À tel point que début mars, le ministre turc des Affaires étrangères, Mevlüt Cavusoglu, a entrouvert la porte de la Méditerranée aux Égyptiens : « En fonction de l’évolution de nos relations, nous pourrions négocier au sujet de nos frontières maritimes avec l’Égypte et signer un accord à l’avenir », a-t-il ainsi déclaré lors d’une conférence de presse. On est loin des passes d’armes d’août dernier en Libye lorsque l’Égypte, soutenant l’armée rebelle du général Haftar menaçait d’intervenir contre l’armée du Gouvernement d’union nationale (GNA) reconnu par l’ONU et soutenu par la Turquie.
VÉRITÉS GÊNANTES DE LA FRANCE EN ÉGYPTE
Utiliser le pays des pharaons pour contrecarrer la turbulente Turquie est un pari qui pour l’instant semble fonctionner. Le seul risque que prend Emmanuel Macron en s’acoquinant de nouveau avec le président égyptien est de recevoir les foudres des organisations des droits de l’Homme.
Ces dernières années, Amnesty International, la Fédération internationale des droits de l’homme (FIDH) ou encore Médecins du monde ont tenté de mettre en lumière certaines vérités gênantes pour la France en Égypte, notamment au sujet de la vente de technologies de surveillance utilisées à des fins d’espionnage sur l’Internet égyptien.
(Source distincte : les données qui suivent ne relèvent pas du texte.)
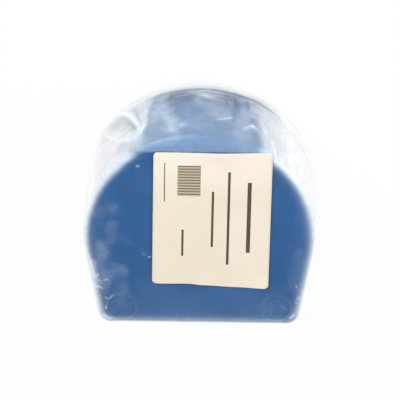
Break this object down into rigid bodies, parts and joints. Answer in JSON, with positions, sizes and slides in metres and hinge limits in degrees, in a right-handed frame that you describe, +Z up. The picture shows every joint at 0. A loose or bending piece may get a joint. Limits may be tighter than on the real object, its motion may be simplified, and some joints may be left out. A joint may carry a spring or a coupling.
{
  "type": "denture case",
  "caption": "D-shaped hinged plastic box for a denture, with a snap latch at its round front, in clear shop film with a blank paper label on the lid.",
  "frame": {"origin": "on the resting plane, straight below the centre of the case's round front", "axes": "+X across the case, +Y towards the flat hinge side, +Z up through the lid; the latch is at -Y"},
  "size_m": [0.0846, 0.0879, 0.0387],
  "materials": {
    "case_plastic": "smooth moulded polypropylene, soft gloss",
    "pin_plastic": "moulded rod, satin",
    "clear_film": "clear crinkled wrapping film, glossy",
    "label_paper": "uncoated cream label paper"
  },
  "bodies": {
    "base": {"base_shell": "case_plastic", "hinge_pin_left": "pin_plastic", "hinge_pin_right": "pin_plastic", "film_lower": "clear_film"},
    "lid": {"lid_shell": "case_plastic", "latch_tongue": "case_plastic", "film_upper": "clear_film", "paper_label": "label_paper"}
  },
  "joints": [
    {"name": "lid_hinge", "type": "hinge", "parent": "base", "child": "lid", "pos_m": [0, 0.0404, 0.024], "axis": [-1, 0, 0], "range_deg": [0, 180], "deforming": ["latch_tongue"]}
  ]
}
Ou encore concernant la livraison de blindés made in France – Renault Truck Defense – ceux-là mêmes qui en 2013 avaient été déployés dans les rues du Caire pour réprimer les manifestations hostiles au nouveau régime de Sissi.
L’histoire ne dit pas encore si la série Al Ikhtiyar, dont le générique dit s’appuyer sur des faits réels, mettra en scène cette période pour le moins sombre de l’Égypte contemporaine. Si tel était le cas, à l’heure du ftour, le peuple égyptien aurait droit au génie industriel français sur ses écrans.